Exercise prompt: Extract the lines between the ones holding "bpy.context.scene.collection.objects.link(empty)" and "RIM_HEIGHTS = (0.812, 0.852)", inclusive, exactly as written and nothing more.

Exercise input:
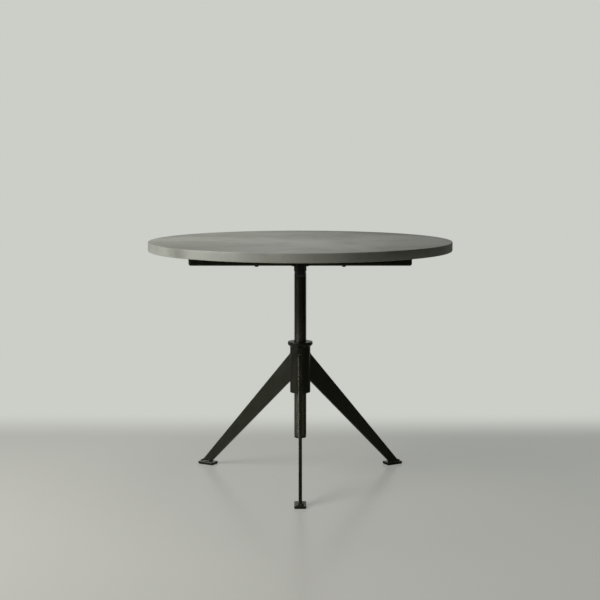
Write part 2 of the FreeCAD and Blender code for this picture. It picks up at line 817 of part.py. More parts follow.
def make_hub_tube():
    """The tube that holds nut and bush, bevelled at its foot and drilled for the grubs."""
    inside = "Sizes.hub_bore / 2"
    outside = "Sizes.hub_diameter / 2"
    body = turned(
        "hub_tube",
        [
            (inside, "0"),
            (f"{outside} - Sizes.hub_bevel", "0"),
            (outside, "Sizes.hub_bevel"),
            (outside, HUB_LENGTH),
            (inside, HUB_LENGTH),
        ],
    )
    drill = new_sketch(body, "XZ_Plane")
    draw_circle(drill, GRUB_HOLE, "0", f"{GRUB_HEIGHT} - {HUB_FOOT}")
    repeat_round(body, LEG_COUNT, cut_alone=pocket(body, drill))
    return place(body, HUB_FOOT)


def make_guide_bush():
    """A nylon ring in the hub's foot, which the screw's crest slides through."""
    bore = "(Sizes.screw_diameter / 2 + Sizes.bush_play)"
    body = turned(
        "guide_bush",
        [
            (f"{bore} + Sizes.bush_bevel", "0"),
            (IN_HUB, "0"),
            (IN_HUB, "Sizes.bush_length"),
            (f"{bore} + Sizes.bush_bevel", "Sizes.bush_length"),
            (bore, "Sizes.bush_length - Sizes.bush_bevel"),
            (bore, "Sizes.bush_bevel"),
        ],
    )
    return place(body, HUB_FOOT)


def make_grub_screws():
    """Three grub screws through the hub into the nut, one midway between each two legs."""
    body = new_body("nut_grub_screws")
    outline = new_sketch(body, "XZ_Plane", f"-{GRUB_FACE}")
    draw_circle(outline, "Sizes.grub_diameter", "0", GRUB_HEIGHT)
    pad(body, outline, "Sizes.grub_length")
    socket = new_sketch(body, "XZ_Plane", f"-{GRUB_FACE}")
    draw_hexagon(socket, "Sizes.grub_socket", "0", GRUB_HEIGHT)
    pocket(body, socket, "Sizes.grub_socket_depth", forward=True)
    repeat_round(body, LEG_COUNT)
    return place(body)


# ---------------------------------------------------------------- legs and feet

def make_leg(side, angle):
    """A tapered plate on edge, its root cut to the hub's curve."""
    body = new_body(f"leg_{side}")
    outline = new_sketch(body, "XZ_Plane")
    root = "(Sizes.hub_diameter / 2 - Sizes.leg_cope)"
    draw_outline(
        outline,
        [
            (root, LEG_ARMPIT),
            ("Sizes.hub_diameter / 2", LEG_ARMPIT),
            (LEG_HEEL, PLATE_TOP),
            ("Sizes.leg_toe_reach", PLATE_TOP),
            ("Sizes.hub_diameter / 2", LEG_SHOULDER),
            (root, LEG_SHOULDER),
        ],
    )
    pad(body, outline, "Sizes.leg_thickness", midplane=True)
    round_edges(body, "Sizes.leg_edge", sloping)
    cope = new_sketch(body, "XY_Plane")
    draw_circle(cope, "Sizes.hub_diameter + 2 * Sizes.fixed_gap")
    pocket(body, cope, forward=True)
    return place(body, yaw=angle)


def make_foot_plate(side, angle):
    """A flat plate under the leg's foot."""
    body = new_body(f"foot_plate_{side}")
    outline = new_sketch(body, "XY_Plane")
    draw_rectangle(outline, *plate_sides("0"))
    pad(body, outline, "Sizes.plate_thickness")
    round_edges(body, "Sizes.plate_corner", along_z)
    face = size("plate_thickness")
    round_edges(body, "Sizes.plate_edge", lambda edge: near(edge.CenterOfMass.z, face))
    return place(body, "Sizes.glide_thickness", angle)


def plate_sides(inset):
    """The foot plate's four sides, drawn in by an inset."""
    outer = "Sizes.leg_toe_reach + Sizes.plate_toe"
    half_width = f"(Sizes.plate_width / 2 - {inset})"
    return (
        f"{outer} - Sizes.plate_length + {inset}",
        f"{outer} - {inset}",
        f"-{half_width}",
        half_width,
    )


def make_floor_glides():
    """Rubber sheets under the foot plates."""
    body = new_body("floor_glides")
    outline = new_sketch(body, "XY_Plane")
    draw_rectangle(outline, *plate_sides("Sizes.glide_inset"))
    pad(body, outline, "Sizes.glide_thickness")
    round_edges(body, "Sizes.plate_corner - Sizes.glide_inset", along_z)
    repeat_round(body, LEG_COUNT)
    return place(body, yaw=LEGS["front"])


def make_hub_welds():
    """Beads along both sides of each leg's root. Their inner face follows the hub."""
    body = new_body("hub_weld_beads")
    section = new_sketch(body, "XY_Plane")
    side = "(Sizes.leg_thickness / 2 + Sizes.fixed_gap / 2)"
    inner = "(Sizes.hub_diameter / 2 - Sizes.hub_weld)"
    outer = "(Sizes.hub_diameter / 2 + Sizes.hub_weld)"
    for sign in ("", "-"):
        draw_outline(
            section,
            [
                (inner, f"{sign}{side}"),
                (outer, f"{sign}{side}"),
                (inner, f"{sign}({side} + {outer} - {inner})"),
            ],
        )
    pad(body, section, f"{LEG_SHOULDER} - {LEG_ARMPIT}")
    hub = new_sketch(body, "XY_Plane")
    draw_circle(hub, "Sizes.hub_diameter + Sizes.fixed_gap")
    pocket(body, hub, forward=True)
    repeat_round(body, LEG_COUNT)
    return place(body, LEG_ARMPIT, LEGS["front"])


def make_foot_welds():
    """A bead round each leg's foot: down both sides and across the toe."""
    body = new_body("foot_weld_beads")
    seat = f"({PLATE_TOP} + Sizes.fixed_gap / 2)"
    half_leg = "(Sizes.leg_thickness / 2 + Sizes.fixed_gap / 2)"
    toe = f"(Sizes.leg_toe_reach - Sizes.foot_weld_height * {LEG_RUN})"
    wide = f"({half_leg} + Sizes.foot_weld)"
    narrow = f"({half_leg} + Sizes.foot_weld_crest)"
    lower = new_sketch(body, "XY_Plane", seat)
    draw_rectangle(
        lower,
        LEG_HEEL,
        "Sizes.leg_toe_reach + Sizes.foot_weld",
        f"-{wide}",
        wide,
    )
    upper = new_sketch(body, "XY_Plane", f"{seat} + Sizes.foot_weld_height")
    draw_rectangle(upper, LEG_HEEL, f"{toe} + Sizes.foot_weld_crest", f"-{narrow}", narrow)
    loft = body.newObject("PartDesign::AdditiveLoft", "Loft")
    loft.Profile = lower
    loft.Sections = [upper]
    loft.Ruled = True
    checked(loft, 0.0, 1)
    leg = new_sketch(body, "XZ_Plane")
    above = f"({seat} + 2 * Sizes.foot_weld_height)"
    behind = f"({LEG_HEEL} - Sizes.leg_thickness)"
    draw_outline(
        leg,
        [
            (behind, "0"),
            (f"Sizes.leg_toe_reach + Sizes.fixed_gap + {PLATE_TOP} * {LEG_RUN}", "0"),
            (
                "Sizes.leg_toe_reach + Sizes.fixed_gap"
                f" - ({above} - {PLATE_TOP}) * {LEG_RUN}",
                above,
            ),
            (behind, above),
        ],
    )
    before = volume_of(body)
    slot = body.newObject("PartDesign::Pocket", "LegSlot")
    slot.Profile = leg
    slot.setExpression("Length", f"2 * {half_leg}")
    slot.Midplane = True
    checked(slot, before, -1)
    repeat_round(body, LEG_COUNT)
    return place(body, yaw=LEGS["front"])


# ---------------------------------------------------------------- the whole table

subparts = [
    make_tabletop(),
    make_inserts(),
    make_bolt_pads(),
    make_end_pads(),
    make_centre_block(),
    make_arm_welds(),
    make_top_bolts(),
    make_drive_key(),
    make_retaining_washer(),
    make_retaining_screw(),
    make_stop_washer(),
    make_stop_screw(),
    make_hub_tube(),
    make_guide_bush(),
    make_grub_screws(),
    make_floor_glides(),
    make_hub_welds(),
    make_foot_welds(),
]
for side, angle in ARMS.items():
    subparts.append(make_arm(side, angle))
    subparts.append(make_arm_cap(side, angle))
for side, angle in LEGS.items():
    subparts.append(make_leg(side, angle))
    subparts.append(make_foot_plate(side, angle))
subparts.append(make_lift_nut())
subparts.append(make_lift_screw())
document.recompute()

for item in document.Objects:
    if "Invalid" in item.State or "Error" in item.State:
        raise RuntimeError(f"{item.Label} failed: {item.State}")
for part in subparts:
    if part.Shape.isNull() or not part.Shape.isValid() or not part.Shape.Solids:
        raise RuntimeError(f"{part.Label} has no sound shape")

os.makedirs("parts", exist_ok=True)
for part in subparts:
    part.Shape.exportStep(f"parts/{part.Label}.step")
print(f"{len(subparts)} sub-parts written")
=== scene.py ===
import math

import bmesh
import bpy
from mathutils import Matrix, Vector, noise


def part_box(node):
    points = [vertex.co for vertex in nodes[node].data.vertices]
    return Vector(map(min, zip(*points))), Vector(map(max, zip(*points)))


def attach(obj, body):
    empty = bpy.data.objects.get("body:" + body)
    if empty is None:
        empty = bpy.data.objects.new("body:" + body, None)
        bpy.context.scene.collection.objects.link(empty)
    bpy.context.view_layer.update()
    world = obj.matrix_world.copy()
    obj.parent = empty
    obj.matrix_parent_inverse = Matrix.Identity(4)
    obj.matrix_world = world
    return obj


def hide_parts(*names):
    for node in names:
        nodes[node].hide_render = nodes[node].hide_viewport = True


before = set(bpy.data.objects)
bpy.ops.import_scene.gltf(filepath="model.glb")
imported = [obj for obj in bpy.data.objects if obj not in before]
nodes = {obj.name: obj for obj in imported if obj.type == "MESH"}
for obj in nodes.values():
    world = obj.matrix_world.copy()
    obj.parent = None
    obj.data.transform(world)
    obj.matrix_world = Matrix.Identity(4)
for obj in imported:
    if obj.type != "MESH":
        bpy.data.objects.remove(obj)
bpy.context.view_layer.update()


# ------------------------------------------------------------------ the stone top
# A disc of honed grey stone, 42 inches across and 32 mm thick, with a paler sawn rim. Its
# upper edge is eased by hand and its lower edge has a small bevel. It lies loose on rubber
# pads and is held from below by four bolts in brass inserts.

ARRIS = 0.0022
ARRIS_FACETS = 5
UNDER_BEVEL = 0.0035
UNDER_FACETS = 2
RIM_SEGMENTS = 360
HAND_WAVER = 0.0007  # how unevenly the upper edge is rubbed down
WAVER_LENGTH = 0.045
SLACK = 0.01  # the share of the arris by which a vertex may miss its line
SAME_PLACE = 1e-5

STONE_PALE = (152, 153, 145)
STONE_DARK = (126, 128, 120)
# the colour of stains, pits and the dark patch, and of the painted shade on the upper face
STONE_STAIN_AND_SHADE = (112, 112, 103)
STONE_RUST = (143, 136, 122)
STONE_SAWN = (196, 197, 186)
STONE_SHEEN = 0.42
STONE_DRIFT = 0.4  # the cloudy banks are pulled about over this length
STONE_BANK = 0.21  # the breadth of a cloudy bank, and of what lies in and over the banks
STONE_PATCH = 0.055
STONE_STREAK = 0.09
STONE_RUST_SPOT = 0.13
STONE_GRAIN = 0.0016
STONE_PIT = 0.0042
PIT_DEPTH = 0.00022
DARK_PATCH_AT = (-0.41, -0.355, 0.835)  # a dark patch runs over the edge here
DARK_PATCH_REACH = 0.085
DARK_PATCH_SPREAD = 0.06  # how much further it reaches on the upper face
PAINTED_SHADE_REACH = (0.05, 0.48)  # painted shade on the upper face round the patch fades out between these
RIM_HEIGHTS = (0.812, 0.852)  # the sawn rim is paler low down and greyer towards the second


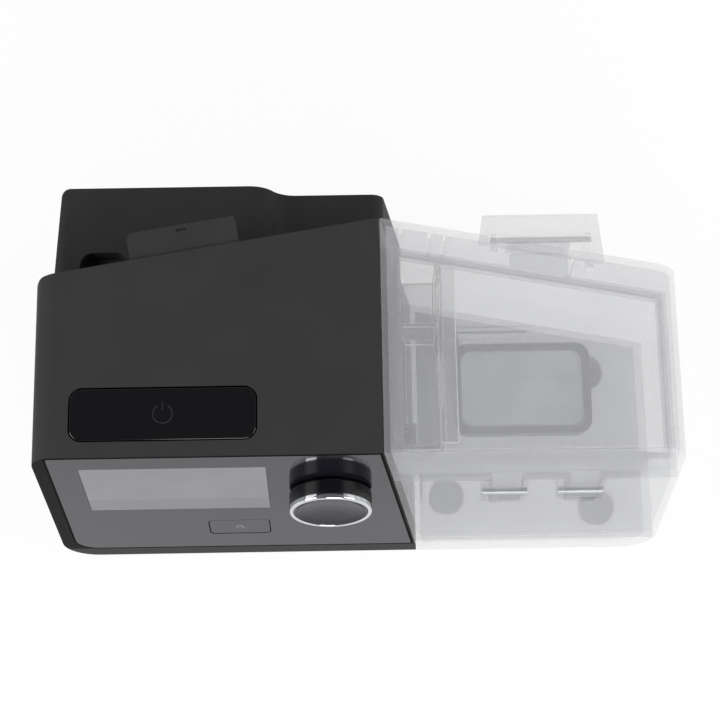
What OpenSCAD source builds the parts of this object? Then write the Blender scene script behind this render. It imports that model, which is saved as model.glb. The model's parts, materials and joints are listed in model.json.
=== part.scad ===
// Bedside CPAP machine with its humidifier clipped to the right side, in millimetres.
// Modules draw in the unit's own grid: x runs from the left side, y back from the top
// front edge and z up from the table. placed() moves the origin to the centre of the
// footprint, so that the part stands on z = 0 with +Y to its back.

/* [Body] */
// Overall width, left side to right side
body_w = 264; // [260:1:272]
// Overall height, table to top
body_h = 116; // [114:1:120]
// Width of the main unit's top
main_w = 141.5; // [139:0.5:145]
// Lean of the front face, back from the vertical
front_lean = 8; // [7:0.5:9]
// How far the wall between the two units moves right for each mm down
split_slope = 0.14; // [0.12:0.01:0.16]
// Depth of the top at its left and right ends
side_d = 77; // [75:0.5:80]
// Depth of the top where the two units meet
mid_d = 100.5; // [98:0.5:103]
// Distance from the top front edge to the rear wall
rear_d = 131; // [129:0.5:136]
// Height of the rear block
rear_h = 78; // [77:0.5:80]
// Height of the rear block's lower part, over the air outlet
outlet_block_h = 66; // [65.5:0.5:69]
// Left side of the rear block at its front end
rear_x0 = 0.8; // [0.5:0.1:1.5]
// How far the rear block's left side draws in over its depth
rear_taper = 3.7; // [2:0.1:5]
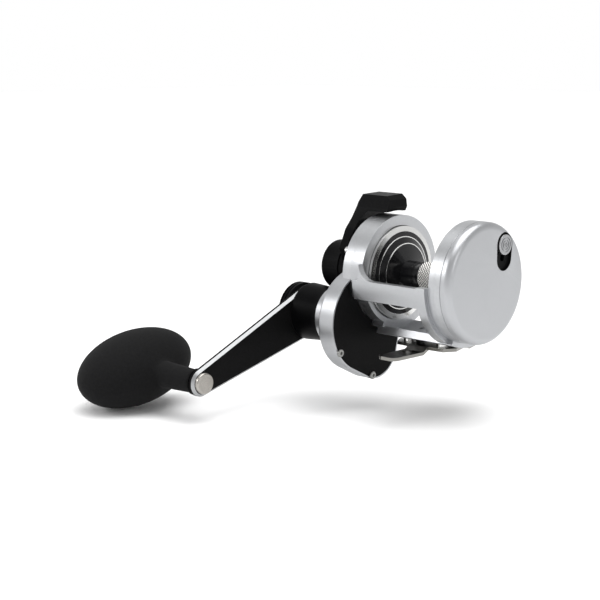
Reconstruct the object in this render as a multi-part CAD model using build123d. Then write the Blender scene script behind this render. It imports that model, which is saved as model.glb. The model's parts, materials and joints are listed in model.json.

Solved exercise:
        bpy.context.scene.collection.objects.link(empty)
    bpy.context.view_layer.update()
    world = obj.matrix_world.copy()
    obj.parent = empty
    obj.matrix_parent_inverse = Matrix.Identity(4)
    obj.matrix_world = world
    return obj


def hide_parts(*names):
    for node in names:
        nodes[node].hide_render = nodes[node].hide_viewport = True


before = set(bpy.data.objects)
bpy.ops.import_scene.gltf(filepath="model.glb")
imported = [obj for obj in bpy.data.objects if obj not in before]
nodes = {obj.name: obj for obj in imported if obj.type == "MESH"}
for obj in nodes.values():
    world = obj.matrix_world.copy()
    obj.parent = None
    obj.data.transform(world)
    obj.matrix_world = Matrix.Identity(4)
for obj in imported:
    if obj.type != "MESH":
        bpy.data.objects.remove(obj)
bpy.context.view_layer.update()


# ------------------------------------------------------------------ the stone top
# A disc of honed grey stone, 42 inches across and 32 mm thick, with a paler sawn rim. Its
# upper edge is eased by hand and its lower edge has a small bevel. It lies loose on rubber
# pads and is held from below by four bolts in brass inserts.

ARRIS = 0.0022
ARRIS_FACETS = 5
UNDER_BEVEL = 0.0035
UNDER_FACETS = 2
RIM_SEGMENTS = 360
HAND_WAVER = 0.0007  # how unevenly the upper edge is rubbed down
WAVER_LENGTH = 0.045
SLACK = 0.01  # the share of the arris by which a vertex may miss its line
SAME_PLACE = 1e-5

STONE_PALE = (152, 153, 145)
STONE_DARK = (126, 128, 120)
# the colour of stains, pits and the dark patch, and of the painted shade on the upper face
STONE_STAIN_AND_SHADE = (112, 112, 103)
STONE_RUST = (143, 136, 122)
STONE_SAWN = (196, 197, 186)
STONE_SHEEN = 0.42
STONE_DRIFT = 0.4  # the cloudy banks are pulled about over this length
STONE_BANK = 0.21  # the breadth of a cloudy bank, and of what lies in and over the banks
STONE_PATCH = 0.055
STONE_STREAK = 0.09
STONE_RUST_SPOT = 0.13
STONE_GRAIN = 0.0016
STONE_PIT = 0.0042
PIT_DEPTH = 0.00022
DARK_PATCH_AT = (-0.41, -0.355, 0.835)  # a dark patch runs over the edge here
DARK_PATCH_REACH = 0.085
DARK_PATCH_SPREAD = 0.06  # how much further it reaches on the upper face
PAINTED_SHADE_REACH = (0.05, 0.48)  # painted shade on the upper face round the patch fades out between these
RIM_HEIGHTS = (0.812, 0.852)  # the sawn rim is paler low down and greyer towards the second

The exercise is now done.